I intend to make each Sunday "Sermon Sunday," with preaching (of a sort) on a favorite subject of mine. I missed this Sunday by a hour or so, but I wanted to start the tradition nonetheless. The title of this Sunday's Sermon is...."On Alton Brown--My Hero."

I've always loved cooking shows. Not just because I love food (probably too much), or because I love cooking (although not enough to do it for myself as much as I should), but because they made the cryptic and inscrutable--the alchemy which is cooking--understandable and, well, scrutable. Half of cooking is technique--"how do I make that?" as opposed to "what is in that?"--and great cooking shows make it all look easy. (Of course, what looks easy on the screen may not be easy in the kitchen, but more on that later.) They also tend to revolve around personalities: I know that Julia herself, with all her jollity and can-do-itiveness, was a big attraction to me (and to Dan Ayckroyd, to judge by his affectionate satire.) Sometimes even more so than the food.

When Food Network came on the air, I fell first for Emeril, and I'm sure personality was the culprit (although most of the recipes I've cooked up have been excellent!) Emeril is big, engaging, funny--and incredibly repetitive after the first ten kajillion times you have heard him bam or exclaim about pork fat. (Hey, I love it too, but come on!) Then Rachael Ray caught my eye, mainly because she is cute.

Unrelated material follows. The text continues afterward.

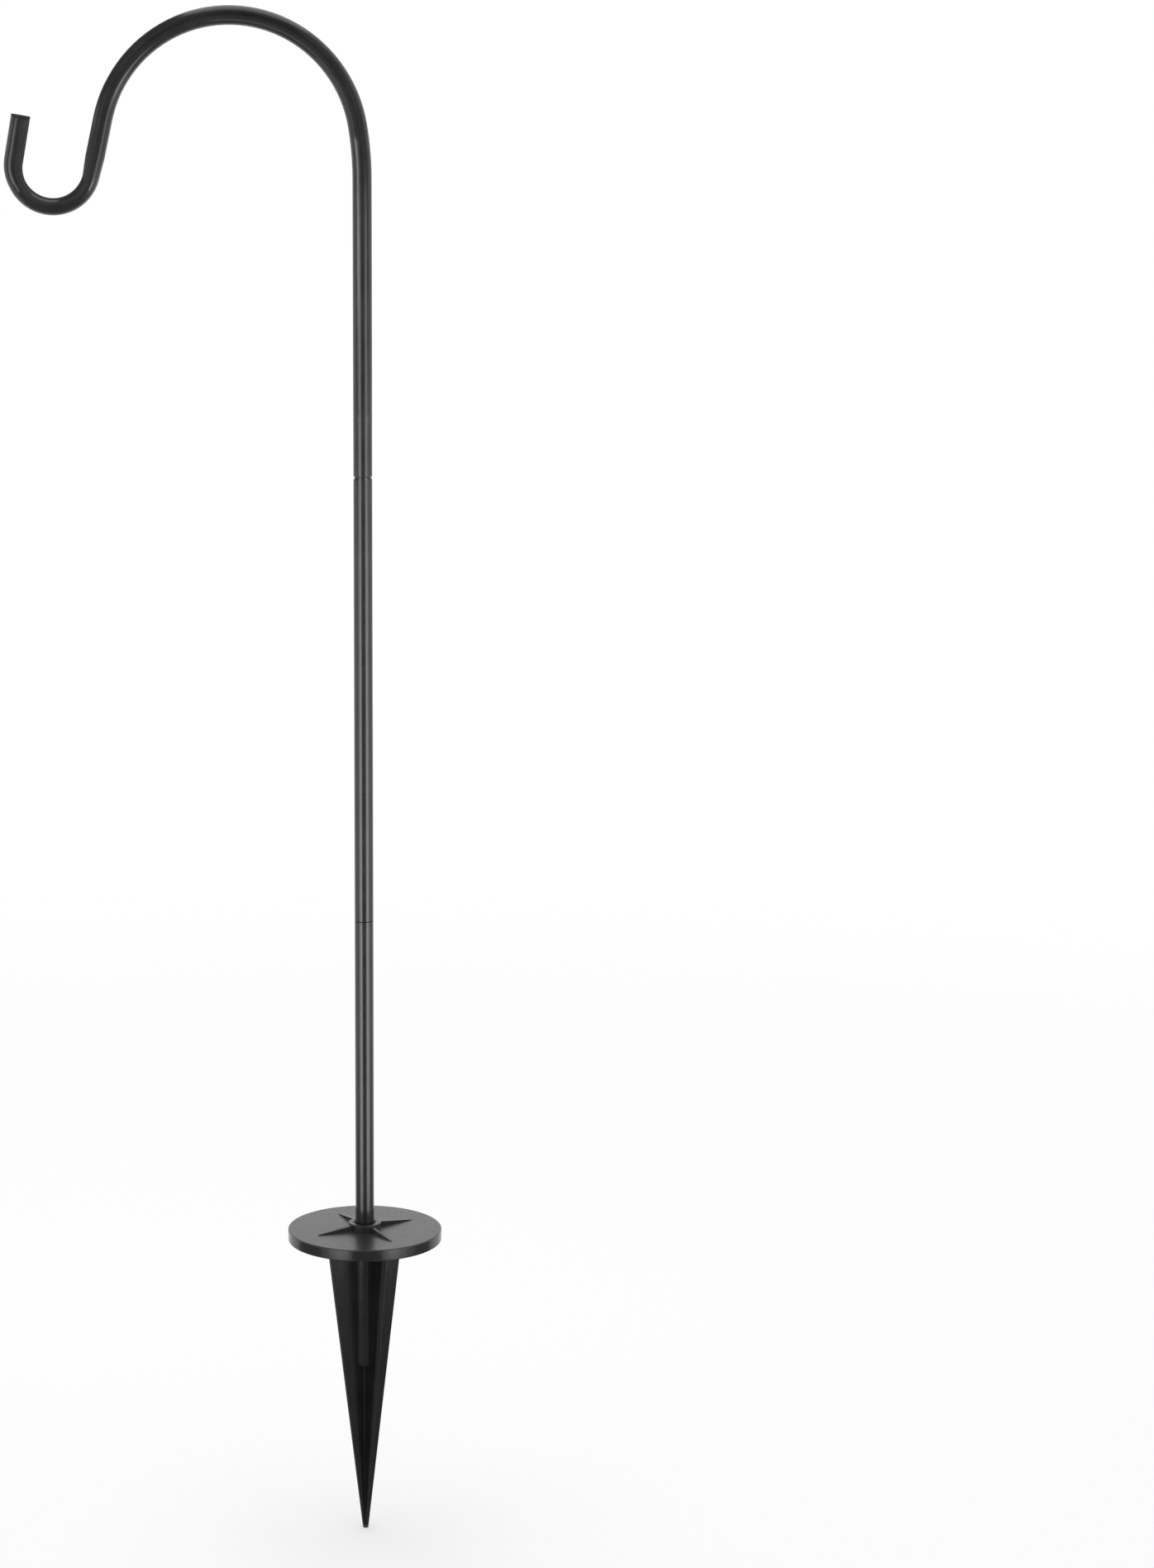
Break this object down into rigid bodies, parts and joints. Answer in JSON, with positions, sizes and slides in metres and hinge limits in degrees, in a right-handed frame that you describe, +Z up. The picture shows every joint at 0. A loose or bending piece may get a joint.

Her schtick became even more annoying twice as quickly, however. (Concerning her travel shows--Does she love everything she puts in her mouth? {insert dirty joke here}) I despaired of finding a guru of the same level of dear, departed Julia.

Then, one day, I saw Good Eats for the first time.

What do I love about Alton? Let me count the ways.....
  • he makes things scrutable, but with science! Seriously, I like to know not only about the technique called for in preparing a particular dish, but why is that technique is called for, what does it do? Or, why those ingredients (in that order?) With Alton, I get the whys and wherefores. He talks about why foods behave certain ways, chemically, and I feel like this helps me understand and perform the techniques he is teaching more effectively. His books do the same thing. I like knowing why I'm doing something a particular way--he tells me.
  • he is funny, in a genuine way. I'm not just talking about the jokes on the show, but his whole demeanor. On his newest show, Feasting on Asphalt (now sadly at an end after only four episodes), he takes a spill on his motorcycle. As he lay there in the road, in pain from a broken clavicle, he made a joke about his motorcycle mirror.
  • he seems like a guy you (okay, I) would want to pal around with. Watching his "Making of" special, it looked like his employees like working with him, that he is good to them. He seems like a guy you could have a great conversation with on a bunch of topics--and he could keep up with any turn in the flow that might occur.
  • I keep thinking of more friends who would love his show if they had cable or watched cooking shows. I don't know if this says more about Alton or about the friends I choose (or who choose me), but--I know they would love it!
In any event, such is my paean to Alton Brown, my new food guru. Moral--you should be watching him!

Further, deponent sayeth not--go forth and sin no more.